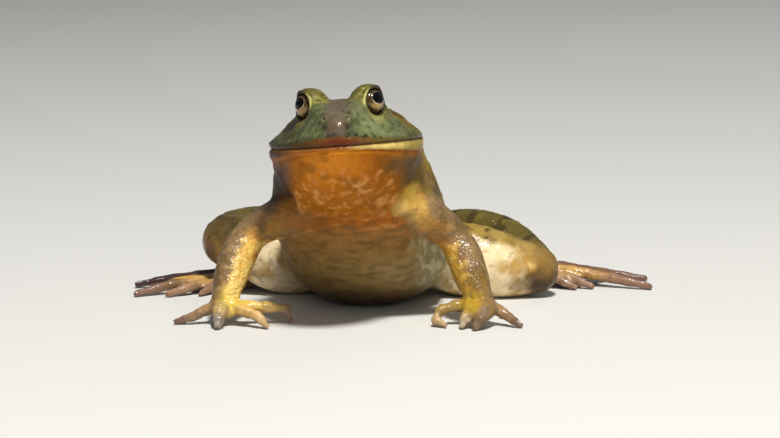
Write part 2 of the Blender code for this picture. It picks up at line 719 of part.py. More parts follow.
def name_pieces(parts):
    """Names every shell by its place, and drops the crumbs."""
    named = {}
    for part in parts:
        if volume(part) < CRUMB:
            bpy.data.objects.remove(part)
            continue
        corners = [Vector(corner) / MM for corner in part.bound_box]
        middle = sum(corners, Vector()) / 8
        name = min(FLESH, key=lambda known: (Vector(FLESH[known]) - middle).length)
        if name in named:
            raise ValueError("two pieces are both nearest to " + name)
        part.name = part.data.name = name
        named[name] = part
    missing = sorted(set(FLESH) - set(named))
    if missing:
        raise ValueError("no piece was parted off for " + ", ".join(missing))
    return named


def colour(obj):
    kind = obj.name.removesuffix("_left").removesuffix("_right")
    base, roughness = COLOURS[kind]
    material = bpy.data.materials.get(kind) or bpy.data.materials.new(kind)
    material.use_nodes = True
    shader = material.node_tree.nodes["Principled BSDF"]
    shader.inputs["Base Color"].default_value = (*base, 1)
    shader.inputs["Roughness"].default_value = roughness
    shader.inputs["Metallic"].default_value = 0
    obj.data.materials.clear()
    obj.data.materials.append(material)


def settle(objects):
    """Moves the middle of the frog's box over the origin, with its flats on the floor."""
    bpy.context.view_layer.update()
    corners = [obj.matrix_world @ vert.co for obj in objects for vert in obj.data.vertices]
    low = Vector([min(corner[i] for corner in corners) for i in range(3)])
    high = Vector([max(corner[i] for corner in corners) for i in range(3)])
    shift = Matrix.Translation((-(low.x + high.x) / 2, -(low.y + high.y) / 2, -low.z))
    for obj in objects:
        obj.data.transform(shift)


def main():
    for obj in list(bpy.data.objects):
        bpy.data.objects.remove(obj)
    body = flesh()
    pieces, rooms = organs(body)
    part_at_joints(body, rooms)
    pieces |= name_pieces(loose_parts(body))
    for obj in pieces.values():
        colour(obj)
    settle(pieces.values())


main()
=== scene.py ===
"""The look of the bullfrog: one wet, granular skin over all its flesh, and two detailed eyes.

Lengths inside are in millimetres, in the frame of the CAD model. The frog faces -Y and its left is +X,
so its right side is on the left of the picture.
"""

import math
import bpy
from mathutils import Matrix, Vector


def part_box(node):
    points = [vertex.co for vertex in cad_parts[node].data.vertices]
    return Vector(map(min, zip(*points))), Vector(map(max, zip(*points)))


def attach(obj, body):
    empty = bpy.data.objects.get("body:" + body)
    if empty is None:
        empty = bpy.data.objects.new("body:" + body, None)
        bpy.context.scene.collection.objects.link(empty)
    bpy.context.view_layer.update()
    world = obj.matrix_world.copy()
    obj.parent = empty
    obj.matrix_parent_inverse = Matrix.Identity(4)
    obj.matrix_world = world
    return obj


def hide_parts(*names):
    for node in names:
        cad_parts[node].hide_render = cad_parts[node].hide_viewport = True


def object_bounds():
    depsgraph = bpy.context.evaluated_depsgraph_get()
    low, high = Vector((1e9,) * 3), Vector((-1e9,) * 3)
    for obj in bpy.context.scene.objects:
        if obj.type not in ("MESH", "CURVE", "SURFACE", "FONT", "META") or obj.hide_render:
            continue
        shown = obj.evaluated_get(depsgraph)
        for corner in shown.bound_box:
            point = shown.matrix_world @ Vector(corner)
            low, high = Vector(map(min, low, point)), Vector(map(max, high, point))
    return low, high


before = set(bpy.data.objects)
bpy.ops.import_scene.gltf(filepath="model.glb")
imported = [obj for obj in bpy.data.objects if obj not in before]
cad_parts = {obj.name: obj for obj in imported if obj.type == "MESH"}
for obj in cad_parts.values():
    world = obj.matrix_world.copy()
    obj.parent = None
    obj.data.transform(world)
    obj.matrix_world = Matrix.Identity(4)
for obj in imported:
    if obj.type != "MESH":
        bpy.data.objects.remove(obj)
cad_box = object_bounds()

from types import SimpleNamespace

import bmesh
import bpy
import numpy as np
from mathutils import Matrix, Vector
from mathutils.bvhtree import BVHTree

MM = 0.001
EYES = {"eye_left": 1, "eye_right": -1}
EARDRUMS = ("tympanum_left", "tympanum_right")
FLESH = sorted(set(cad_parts) - set(EYES))

# How the skin is made
VOXEL = 0.45
CLOSING = 0.26  # each node swells by this much, which closes the cuts between them
WELD = 0.001
MARGIN = 0.01  # between the skin and the sides of the CAD's box
ROUNDS = 70  # of smoothing

# The head's own frame, as in the CAD model: yaw, pitch and roll, and where the eyes are in it
HEAD_YAW, HEAD_PITCH, HEAD_ROLL = 7.5, 6, 4.5
EYE_SPOT = (11.5, -21.6, 16.1)
EYE_RADIUS = 5.92
CLEARANCE = 0.15  # at least this much from the eye to the skin round it
LOOK_FORWARD, LOOK_UP = 38, 11
LID_FORWARD, LID_UP = 37, 3
LID_OPENING = 53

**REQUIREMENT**
Return exactly, and only, the lines from the one containing "body = flesh()" down to the one containing "if empty is", with both of those lines included.

**THE COMPLETED TASK**
    body = flesh()
    pieces, rooms = organs(body)
    part_at_joints(body, rooms)
    pieces |= name_pieces(loose_parts(body))
    for obj in pieces.values():
        colour(obj)
    settle(pieces.values())


main()
=== scene.py ===
"""The look of the bullfrog: one wet, granular skin over all its flesh, and two detailed eyes.

Lengths inside are in millimetres, in the frame of the CAD model. The frog faces -Y and its left is +X,
so its right side is on the left of the picture.
"""

import math
import bpy
from mathutils import Matrix, Vector


def part_box(node):
    points = [vertex.co for vertex in cad_parts[node].data.vertices]
    return Vector(map(min, zip(*points))), Vector(map(max, zip(*points)))


def attach(obj, body):
    empty = bpy.data.objects.get("body:" + body)
    if empty is None:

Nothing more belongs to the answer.